• _Requirement_
Tally up the lines carrying the string "this" and respond with only the resulting number.

• _Given information_
* * *

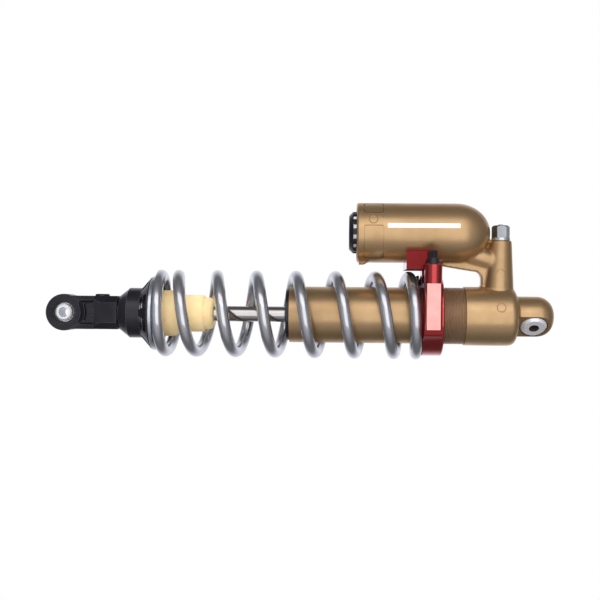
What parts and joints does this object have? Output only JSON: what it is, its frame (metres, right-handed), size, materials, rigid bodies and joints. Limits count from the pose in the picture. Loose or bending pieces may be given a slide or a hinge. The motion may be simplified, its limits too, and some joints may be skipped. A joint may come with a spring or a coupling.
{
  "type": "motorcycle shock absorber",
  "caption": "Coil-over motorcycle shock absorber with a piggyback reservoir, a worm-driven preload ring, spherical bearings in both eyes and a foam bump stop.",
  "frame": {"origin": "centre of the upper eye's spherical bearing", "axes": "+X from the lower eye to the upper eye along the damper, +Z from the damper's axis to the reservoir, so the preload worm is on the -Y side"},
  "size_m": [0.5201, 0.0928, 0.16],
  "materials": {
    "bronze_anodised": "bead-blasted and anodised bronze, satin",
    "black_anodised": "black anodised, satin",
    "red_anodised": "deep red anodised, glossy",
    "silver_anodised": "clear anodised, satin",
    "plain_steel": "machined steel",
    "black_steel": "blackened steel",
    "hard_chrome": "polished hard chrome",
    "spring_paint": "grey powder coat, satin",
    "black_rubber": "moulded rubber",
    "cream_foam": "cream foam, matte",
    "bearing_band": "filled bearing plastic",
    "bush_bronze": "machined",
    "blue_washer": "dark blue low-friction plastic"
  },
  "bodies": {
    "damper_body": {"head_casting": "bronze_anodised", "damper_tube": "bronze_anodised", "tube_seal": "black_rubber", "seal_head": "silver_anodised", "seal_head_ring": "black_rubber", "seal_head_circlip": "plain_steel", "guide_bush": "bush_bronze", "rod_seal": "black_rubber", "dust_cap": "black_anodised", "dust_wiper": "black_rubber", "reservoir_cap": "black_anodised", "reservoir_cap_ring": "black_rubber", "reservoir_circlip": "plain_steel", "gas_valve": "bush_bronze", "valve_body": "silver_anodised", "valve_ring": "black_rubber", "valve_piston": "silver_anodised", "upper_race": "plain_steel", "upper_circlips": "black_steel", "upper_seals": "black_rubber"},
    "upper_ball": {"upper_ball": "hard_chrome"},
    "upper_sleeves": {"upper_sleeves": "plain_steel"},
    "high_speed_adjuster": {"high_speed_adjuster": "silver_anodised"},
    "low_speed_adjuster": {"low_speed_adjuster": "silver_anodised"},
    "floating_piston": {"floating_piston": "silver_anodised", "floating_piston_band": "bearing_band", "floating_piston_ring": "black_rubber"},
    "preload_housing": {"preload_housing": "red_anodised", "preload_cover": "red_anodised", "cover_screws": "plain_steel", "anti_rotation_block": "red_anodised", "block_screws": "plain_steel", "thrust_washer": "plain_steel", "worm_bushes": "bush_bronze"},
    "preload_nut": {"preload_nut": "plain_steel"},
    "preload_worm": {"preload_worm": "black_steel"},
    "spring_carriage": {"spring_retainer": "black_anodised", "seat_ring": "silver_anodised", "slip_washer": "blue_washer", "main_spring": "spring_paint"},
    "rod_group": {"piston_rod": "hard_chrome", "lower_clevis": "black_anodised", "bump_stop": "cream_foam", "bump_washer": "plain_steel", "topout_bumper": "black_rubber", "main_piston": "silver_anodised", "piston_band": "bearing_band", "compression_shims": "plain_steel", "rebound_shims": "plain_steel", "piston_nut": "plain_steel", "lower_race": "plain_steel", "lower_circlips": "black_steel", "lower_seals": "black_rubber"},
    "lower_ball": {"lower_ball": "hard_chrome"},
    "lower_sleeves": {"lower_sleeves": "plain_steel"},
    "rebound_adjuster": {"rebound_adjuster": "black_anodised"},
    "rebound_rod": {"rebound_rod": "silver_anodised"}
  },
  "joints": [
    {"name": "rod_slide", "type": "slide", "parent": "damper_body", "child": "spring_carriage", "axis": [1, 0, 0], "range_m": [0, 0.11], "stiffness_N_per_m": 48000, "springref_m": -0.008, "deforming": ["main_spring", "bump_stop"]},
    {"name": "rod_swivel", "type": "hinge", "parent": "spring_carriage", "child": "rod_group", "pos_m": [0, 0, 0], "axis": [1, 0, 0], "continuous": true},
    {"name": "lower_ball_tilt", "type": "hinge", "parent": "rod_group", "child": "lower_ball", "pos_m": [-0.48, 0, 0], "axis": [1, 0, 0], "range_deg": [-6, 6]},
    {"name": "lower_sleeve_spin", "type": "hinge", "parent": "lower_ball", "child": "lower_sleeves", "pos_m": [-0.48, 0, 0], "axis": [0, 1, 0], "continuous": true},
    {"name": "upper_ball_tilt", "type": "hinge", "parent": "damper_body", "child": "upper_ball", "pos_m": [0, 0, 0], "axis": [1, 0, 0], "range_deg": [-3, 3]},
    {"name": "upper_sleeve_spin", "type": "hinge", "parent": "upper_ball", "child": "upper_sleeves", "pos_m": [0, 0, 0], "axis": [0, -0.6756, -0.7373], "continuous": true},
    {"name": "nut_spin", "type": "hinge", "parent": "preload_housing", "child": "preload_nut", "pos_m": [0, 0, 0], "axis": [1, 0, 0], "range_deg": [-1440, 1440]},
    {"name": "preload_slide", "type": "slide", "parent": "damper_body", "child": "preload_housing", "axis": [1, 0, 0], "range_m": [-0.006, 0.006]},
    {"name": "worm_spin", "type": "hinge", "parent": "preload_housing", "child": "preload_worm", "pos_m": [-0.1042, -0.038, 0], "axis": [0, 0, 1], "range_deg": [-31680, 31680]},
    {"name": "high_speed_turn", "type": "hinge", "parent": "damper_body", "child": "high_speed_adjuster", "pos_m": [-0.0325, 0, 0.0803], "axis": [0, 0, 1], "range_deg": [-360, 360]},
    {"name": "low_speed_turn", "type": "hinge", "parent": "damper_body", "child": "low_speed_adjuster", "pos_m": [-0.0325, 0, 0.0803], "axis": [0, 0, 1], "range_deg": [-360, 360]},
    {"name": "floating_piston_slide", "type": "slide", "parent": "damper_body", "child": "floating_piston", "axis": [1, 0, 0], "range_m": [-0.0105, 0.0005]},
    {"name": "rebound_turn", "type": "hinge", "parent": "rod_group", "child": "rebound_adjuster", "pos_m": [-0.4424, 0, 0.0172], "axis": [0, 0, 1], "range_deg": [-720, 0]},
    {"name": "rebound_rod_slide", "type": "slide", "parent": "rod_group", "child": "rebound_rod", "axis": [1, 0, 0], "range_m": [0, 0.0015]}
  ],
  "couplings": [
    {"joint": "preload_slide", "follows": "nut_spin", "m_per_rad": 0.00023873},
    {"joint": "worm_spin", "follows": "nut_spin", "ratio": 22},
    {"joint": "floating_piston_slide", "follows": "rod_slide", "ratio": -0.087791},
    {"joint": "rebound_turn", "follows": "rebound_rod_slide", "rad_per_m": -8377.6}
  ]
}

* * *

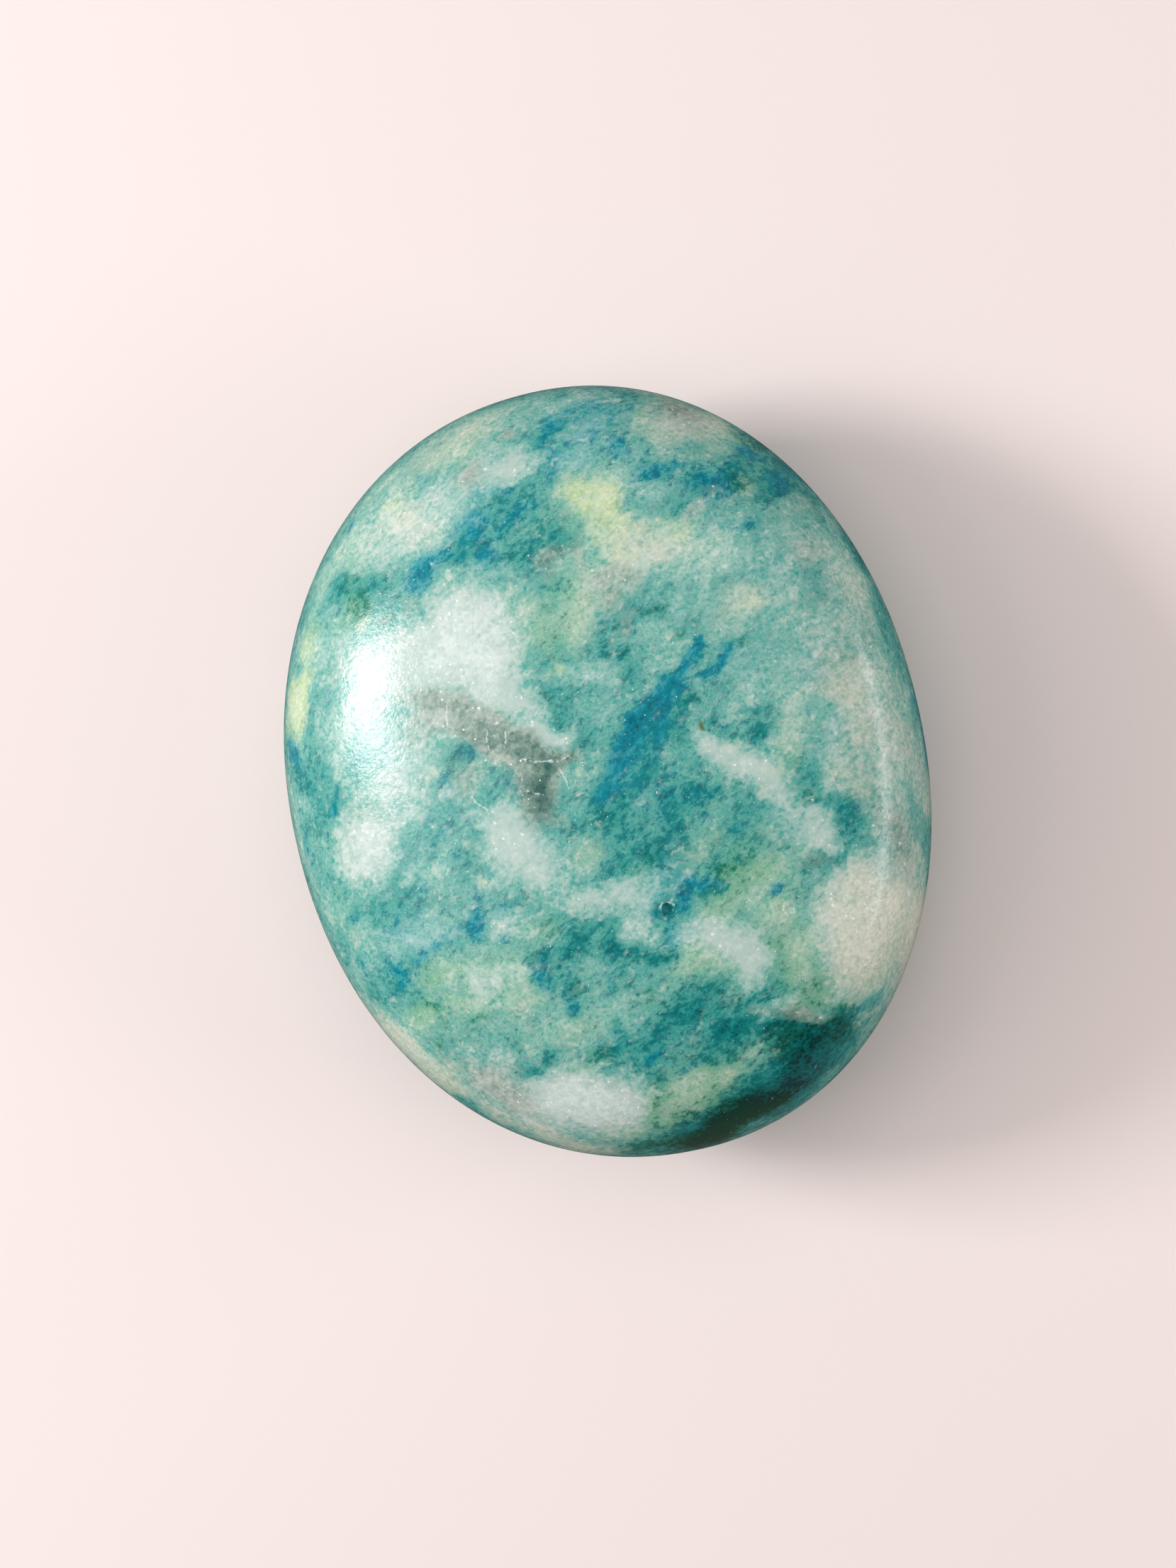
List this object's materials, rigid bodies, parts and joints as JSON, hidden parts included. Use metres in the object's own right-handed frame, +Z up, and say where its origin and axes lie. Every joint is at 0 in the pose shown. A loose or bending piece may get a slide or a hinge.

* * *

• _Worked answer_
2